RadCloudSplat: Scatterer-Driven 3D Gaussian Splatting with Point-Cloud Priors for Radiomap Extrapolation

Abstract

A radiomap represents the spatial distribution of wireless signal strength, which is critical for applications like network optimization. However, constructing a radiomap relies on measuring radio signal power across the entire system, which is costly in outdoor environments due to large network scales. We present RadCloudSplat, a framework that extends 3D Gaussian Splatting (3DGS) to radio frequencies for efficient and accurate radiomap extrapolation from sparse measurements.
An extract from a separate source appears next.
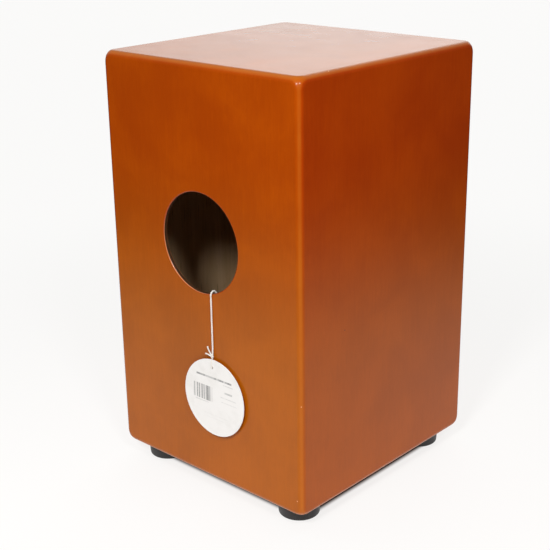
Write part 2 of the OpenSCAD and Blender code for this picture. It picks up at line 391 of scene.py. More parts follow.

RadCloudSplat models environmental scatterers and radio paths using 3D Gaussians, capturing key factors of radio wave propagation. It employs a relaxed-mean (RM) scheme to reparameterize the positions of 3D Gaussians from noisy and dense 3D point clouds. A camera-free 3DGS-based projection is proposed to map 3D Gaussians onto 2D radio beam patterns. Furthermore, a regularized loss function and recursive fine-tuning using highly structured sparse measurements in real-world settings are applied to ensure robust generalization. Experiments on synthetic and real-world data show state-of-the-art extrapolation accuracy and execution speed, solidifying the framework's credibility for real-world deployment.